We have said all along that the Bill and its proposals are bad for the taxpayer because they will cost more; that they are bad for the work force because they will mean redundancies and deteriorating conditions of service; and that they are bad for the proper defences of the country. Under the Minister's new announcement, the running of the dockyards may be put in the hands of yet another foreign company. It is equally bad that the Minister is prepared to accept Lord Denning's amendment — I praise his work in another place — in theory, but in practice will do nothing to make a reality of the consultation that he promises. He is therefore treating the work force and the trades unions with contempt. If he does not change his mind over the next few weeks, he will face a series of legal actions in the courts that will force him to climb down. I wish that he would be honest with the House and say that his timetable has to change and that his Bill has no chance of being implemented before a general election, which should properly decide the issue in the constituency that I represent.

4.38 am Sitting suspended.

4.50 am On resuming

Mr. Douglas

I shall be brief, but not because the amendment is not important.

Others have paid tribute to Lord Denning. He has drawn attention to consultation and revealed what we did not previously know about the Government in that regard. They have laid on a veneer of consultation, but tried to drive through their views, which have been essentially those of the right hon. Member for Henley (Mr. Heseltine). They have tried to convince the work force that the option that they always had in mind was the realistic one.

The Select Committee on Defence drew attention to the farce of consultation in two unanimous reports, the Government's responses to which were pretty pithy. Nobody could have had any faith that the Government's consultation process was meaningful. We know that the Government intend to attack fairly severely the load on dockyards, and to reduce the naval load from 80 per cent. to 70 per cent. Unless there is some other work about which we know nothing, that represents an attack on and an undermining of the work force.

The Government acknowledge—my hon. Friend the Member for Dunfermline, East (Mr. Brown) mentioned the Secretary of State for Scotland's letter — that the naval ships that are being developed and built will require less manpower than earlier ones. That also will entail a reduction in the work force. The Government tell the Select Committee and the Public Accounts Committee that they will achieve a saving. They will quantify the saving in money terms, but not in employment terms.

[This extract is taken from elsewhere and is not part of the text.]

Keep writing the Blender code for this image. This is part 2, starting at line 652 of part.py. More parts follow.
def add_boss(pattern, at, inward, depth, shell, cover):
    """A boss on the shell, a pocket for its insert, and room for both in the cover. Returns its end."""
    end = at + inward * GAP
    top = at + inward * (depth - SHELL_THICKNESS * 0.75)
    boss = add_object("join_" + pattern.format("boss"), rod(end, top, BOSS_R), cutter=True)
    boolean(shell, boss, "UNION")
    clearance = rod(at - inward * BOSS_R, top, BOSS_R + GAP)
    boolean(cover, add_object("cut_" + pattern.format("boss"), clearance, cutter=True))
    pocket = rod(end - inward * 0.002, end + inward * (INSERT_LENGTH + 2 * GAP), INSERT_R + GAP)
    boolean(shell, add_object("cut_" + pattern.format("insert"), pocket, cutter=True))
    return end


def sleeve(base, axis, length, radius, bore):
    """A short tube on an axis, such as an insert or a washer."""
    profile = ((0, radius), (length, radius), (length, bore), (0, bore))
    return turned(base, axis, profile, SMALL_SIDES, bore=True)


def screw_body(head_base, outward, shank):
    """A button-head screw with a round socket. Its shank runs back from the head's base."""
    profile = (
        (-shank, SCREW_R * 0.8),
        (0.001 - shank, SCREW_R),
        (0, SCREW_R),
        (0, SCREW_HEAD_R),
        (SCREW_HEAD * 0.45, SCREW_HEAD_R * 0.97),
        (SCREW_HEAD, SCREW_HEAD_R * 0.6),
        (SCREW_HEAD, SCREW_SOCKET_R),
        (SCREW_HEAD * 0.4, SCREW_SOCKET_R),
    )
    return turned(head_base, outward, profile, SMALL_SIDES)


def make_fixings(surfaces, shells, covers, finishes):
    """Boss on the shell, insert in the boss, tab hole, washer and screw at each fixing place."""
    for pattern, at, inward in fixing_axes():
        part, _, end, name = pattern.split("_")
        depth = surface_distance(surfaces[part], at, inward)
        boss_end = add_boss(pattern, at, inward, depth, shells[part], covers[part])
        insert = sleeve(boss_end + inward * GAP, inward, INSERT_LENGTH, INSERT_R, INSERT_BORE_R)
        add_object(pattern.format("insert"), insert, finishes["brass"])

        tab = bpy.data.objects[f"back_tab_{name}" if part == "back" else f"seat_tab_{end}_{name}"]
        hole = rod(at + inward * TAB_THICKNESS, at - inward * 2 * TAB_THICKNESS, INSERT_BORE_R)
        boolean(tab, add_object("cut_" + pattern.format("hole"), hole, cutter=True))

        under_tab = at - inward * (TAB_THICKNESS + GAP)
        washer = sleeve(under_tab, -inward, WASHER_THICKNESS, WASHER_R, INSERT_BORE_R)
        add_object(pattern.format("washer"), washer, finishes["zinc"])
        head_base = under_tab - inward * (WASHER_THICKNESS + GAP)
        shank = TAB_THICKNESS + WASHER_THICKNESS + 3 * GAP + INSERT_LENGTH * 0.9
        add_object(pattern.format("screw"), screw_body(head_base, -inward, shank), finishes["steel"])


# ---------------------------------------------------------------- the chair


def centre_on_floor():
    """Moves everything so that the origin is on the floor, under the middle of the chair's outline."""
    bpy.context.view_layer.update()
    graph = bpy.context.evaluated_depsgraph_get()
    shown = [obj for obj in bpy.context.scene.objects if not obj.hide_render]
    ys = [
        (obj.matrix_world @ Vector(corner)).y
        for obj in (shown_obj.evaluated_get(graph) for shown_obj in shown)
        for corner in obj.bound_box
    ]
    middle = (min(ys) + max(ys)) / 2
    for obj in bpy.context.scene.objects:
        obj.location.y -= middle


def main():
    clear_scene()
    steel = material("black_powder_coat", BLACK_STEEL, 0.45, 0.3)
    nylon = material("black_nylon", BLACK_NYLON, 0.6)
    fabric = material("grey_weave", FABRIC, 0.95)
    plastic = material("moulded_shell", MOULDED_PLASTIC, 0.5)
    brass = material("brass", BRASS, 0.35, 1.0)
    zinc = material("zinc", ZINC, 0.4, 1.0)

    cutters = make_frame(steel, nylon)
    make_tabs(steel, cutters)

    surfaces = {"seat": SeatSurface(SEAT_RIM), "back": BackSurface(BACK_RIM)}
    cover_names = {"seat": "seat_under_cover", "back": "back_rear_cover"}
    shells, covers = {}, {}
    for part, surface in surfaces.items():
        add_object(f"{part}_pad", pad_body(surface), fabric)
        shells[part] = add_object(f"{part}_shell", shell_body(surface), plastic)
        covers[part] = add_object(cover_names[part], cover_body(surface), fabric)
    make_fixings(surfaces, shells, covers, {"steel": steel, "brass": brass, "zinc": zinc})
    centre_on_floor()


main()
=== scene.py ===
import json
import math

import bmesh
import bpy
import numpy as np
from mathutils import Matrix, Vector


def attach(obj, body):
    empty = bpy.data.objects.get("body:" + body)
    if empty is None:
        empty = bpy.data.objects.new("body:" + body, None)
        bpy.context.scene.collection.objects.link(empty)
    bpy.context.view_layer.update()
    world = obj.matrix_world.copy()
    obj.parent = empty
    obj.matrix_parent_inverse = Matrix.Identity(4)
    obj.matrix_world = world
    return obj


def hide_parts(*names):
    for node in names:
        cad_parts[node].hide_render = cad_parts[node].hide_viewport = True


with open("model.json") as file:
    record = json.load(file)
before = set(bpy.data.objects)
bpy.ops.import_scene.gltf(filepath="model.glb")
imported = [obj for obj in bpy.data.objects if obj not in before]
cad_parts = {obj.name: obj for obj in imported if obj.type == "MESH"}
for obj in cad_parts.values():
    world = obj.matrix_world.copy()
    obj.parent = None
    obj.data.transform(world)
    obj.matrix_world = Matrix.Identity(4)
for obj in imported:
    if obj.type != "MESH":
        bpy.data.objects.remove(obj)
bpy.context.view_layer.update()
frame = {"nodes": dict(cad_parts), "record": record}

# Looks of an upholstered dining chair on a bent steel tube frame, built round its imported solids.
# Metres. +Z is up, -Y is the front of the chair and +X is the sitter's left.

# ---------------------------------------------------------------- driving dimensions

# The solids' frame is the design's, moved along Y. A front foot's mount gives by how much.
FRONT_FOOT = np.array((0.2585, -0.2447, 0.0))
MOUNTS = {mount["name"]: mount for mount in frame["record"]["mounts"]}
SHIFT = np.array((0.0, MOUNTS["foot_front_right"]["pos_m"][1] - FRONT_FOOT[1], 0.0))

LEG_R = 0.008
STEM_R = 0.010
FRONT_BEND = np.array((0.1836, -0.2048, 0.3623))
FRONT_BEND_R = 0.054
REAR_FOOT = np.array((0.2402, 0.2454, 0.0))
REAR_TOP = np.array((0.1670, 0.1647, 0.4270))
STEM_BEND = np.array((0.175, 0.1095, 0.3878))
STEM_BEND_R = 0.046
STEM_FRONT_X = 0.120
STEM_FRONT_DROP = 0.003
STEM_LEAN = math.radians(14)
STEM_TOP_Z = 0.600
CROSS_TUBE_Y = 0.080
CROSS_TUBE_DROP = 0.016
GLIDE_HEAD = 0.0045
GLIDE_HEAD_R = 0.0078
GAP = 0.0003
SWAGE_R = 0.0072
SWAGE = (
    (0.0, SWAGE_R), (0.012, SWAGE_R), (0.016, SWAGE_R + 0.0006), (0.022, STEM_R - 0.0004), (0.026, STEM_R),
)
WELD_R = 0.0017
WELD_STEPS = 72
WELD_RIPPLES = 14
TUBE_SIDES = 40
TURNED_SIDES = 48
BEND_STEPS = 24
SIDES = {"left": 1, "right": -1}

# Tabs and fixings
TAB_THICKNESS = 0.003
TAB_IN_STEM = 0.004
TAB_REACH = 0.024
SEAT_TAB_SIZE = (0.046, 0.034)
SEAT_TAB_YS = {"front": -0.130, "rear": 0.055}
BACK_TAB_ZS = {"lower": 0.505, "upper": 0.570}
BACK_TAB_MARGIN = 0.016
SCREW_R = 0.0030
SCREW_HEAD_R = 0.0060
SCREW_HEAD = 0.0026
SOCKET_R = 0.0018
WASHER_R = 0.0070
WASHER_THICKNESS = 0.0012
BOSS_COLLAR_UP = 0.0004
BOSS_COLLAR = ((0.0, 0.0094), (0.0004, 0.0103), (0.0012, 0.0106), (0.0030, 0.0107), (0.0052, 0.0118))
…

Perhaps the Minister will tell us how there will be a reduction in the load factor, a change of quality, a saving and, more important, what will happen to the labour force. The Minister has an obligation to the communities that will be affected to come clean. Communities can make adjustments to employment changes in time. In Fife, we have had to make enormous adjustments to the decline in the mining labour force. Unfortunately, that process continues, but communities can adjust if they are given time and proper Government support.

All those factors are missing in the legislation. I shall not plead that we should employ people in the dockyards because it is a socially worthy thing to do, but the dockyards are in the public domain and the Government employ those people, so there is an overwhelming obligation on the House to ensure that the Government discharge their duties responsibly.

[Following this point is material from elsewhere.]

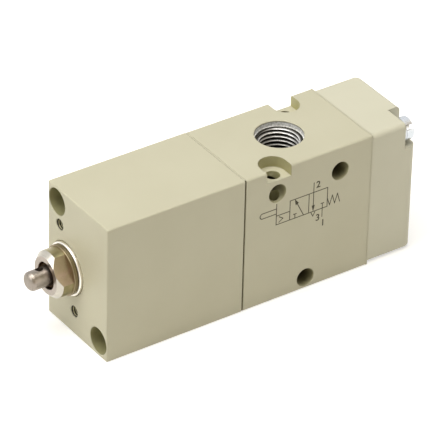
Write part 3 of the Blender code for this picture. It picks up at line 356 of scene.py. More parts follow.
def paint_material(name, light, dark):
    """Smooth stove enamel: slight clouding, fine orange peel, thinner and lighter on edges."""
    material, place = new_material(name, 0.42)
    clouds = tones(noise(place, PAINT_CLOUD_SCALE, 3.0), (dark, light), 0.3, 0.7)
    rounded = add_node(place.id_data, "Bevel", {"Radius": PAINT_EDGE}, samples=6).outputs["Normal"]
    straight = add_node(place.id_data, "NewGeometry").outputs["Normal"]
    edge = rise(measure("DOT_PRODUCT", rounded, straight), 0.995, 0.90)
    specks = rise(noise(place, PAINT_SPECK_SCALE, 4.0), 0.35, 0.7)
    thin = calc("MULTIPLY", calc("MULTIPLY", edge, specks), PAINT_WEAR)
    pale = tuple(min(1.0, channel * PAINT_WEAR_LIGHTER) for channel in light)
    colour = blend(thin, clouds, (*pale, 1.0))
    gloss = spread(noise(place, PAINT_GLOSS_SCALE, 3.0), 0.36, 0.5)
    peel = bump(noise(place, PAINT_PEEL_SCALE), PAINT_PEEL, 0.35, rounded)
    return dress(material, colour, gloss, peel)


def deep_hole_painted_shade(name, mouth, deep):
    """Paint in a hole along Y, darkened away from the mouths as painted shade."""
    material, place = new_material(name, 0.5)
    from_middle = calc("ABSOLUTE", part_of(place, "Y"))
    inward = rise(from_middle, HALF_WIDTH, HALF_WIDTH - HOLE_SHADE_REACH)
    clouds = spread(noise(place, HOLE_CLOUD_SCALE, 3.0), -0.1, 0.1)
    share = calc("ADD", inward, clouds, clamp=True)
    return dress(material, tones(share, (mouth, deep), 0.15, 1.0))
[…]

The Defence Select Committee unanimously criticised the Government for a lack of consultation and unanimously cast doubts on the measure. Government expect the Opposition to oppose and criticise legislation, but legislation with any merit will gather friends and support during its passage. At each stage, this paltry four-clause Bill has had fewer friends. There is no supporter from any dockyard community on the Government Benches. I know that the hon. Member for Plymouth, Drake (Miss Fookes) has difficulties because she is a member of the Chairman's Panel.

I plead with the Minister, if he cannot scrap the proposals, at least to declare that the Government's intention is to opt for a Government-owned plc — I would prefer no change—and to see that the timetable for consultation is adhered to meaningfully and discussed with an extremely loyal labour force which has brought benefit to the nation.

Mr. Lee

No one would welcome a lengthy reply, but I must make some brief points.

We are and have been ready to consult since April 1985. Contractor selection will be completed by late November and consultation will continue through to vesting day. As I said in relation to the timetable which I set out earlier, we are talking about a full four months between the selection of the contractor for the particular yards and the date of 6 April when commercial management begins.

We have provided alternative procedures by which a union may allege that my right hon. Friend the Secretary of State has failed in his obligation to inform or consult. My Department will continue to spare no effort to comply with what will be its statutory obligations. For that reason, we are confident that proceedings alleging a failure to inform or consult will be bound to fail, whether they are commenced in an industrial tribunal, the High Court or the Court of Session. At an industrial tribunal, a union may seek a declaration under regulation 11 of the 1981 regulations that my right hon. Friend the Secretary of State has failed to inform or consult. If that allegation is well founded, the tribunal will make a declaration to that effect, and if appropriate, order the payment of compensation to affected employees of up to two weeks' pay. A tribunal's declaration would not vitiate the effectiveness in law of a transfer. An appeal from an industrial tribunal would lie on a point of law to an employment appeal tribunal and thereafter, with leave, an appeal would be taken to the Court of Appeal or, in Scotland, to the Court of Session.

The Bill will now also provide for an alternative procedure for establishing a failure to fulfil statutory obligations. A union will have to choose. It could not begin in the High Court and then decide to go to an industrial tribunal; the procedures are mutually exclusive. The High Court can make a declaration as to whether or not the Secretary of State has failed to fulfil his duty to inform or consult. In Scotland the Court of Session may make a declarator to the same effect. The alternative procedure would not allow the High Court or Court of Session to set aside the transfer of the dockyard undertaking at either dockyard authorised by the Secretary of State.

Mr. O'Neill

The courts cannot stop the process of transfer, but they can freeze it until such time as the consultations are properly conducted. That could seriously delay the programme that we consider to be far too short. That is the significant change from Lord Denning's suggestion.

Mr. Lee

That is the hon. Gentleman's judgment. It is not mine, the Government's or Ministers'. We have every intention of bringing in commercial management by 6 April 1987.

Question put and agreed to.

Lords amendment No. 2, as amended, agreed to. Government amendments (a) to (j) to Lords amendment No. 3 agreed to.

Lords amendment No. 3, as amended, agreed to.

Consequential Government amendments (k) to (m) agreed to.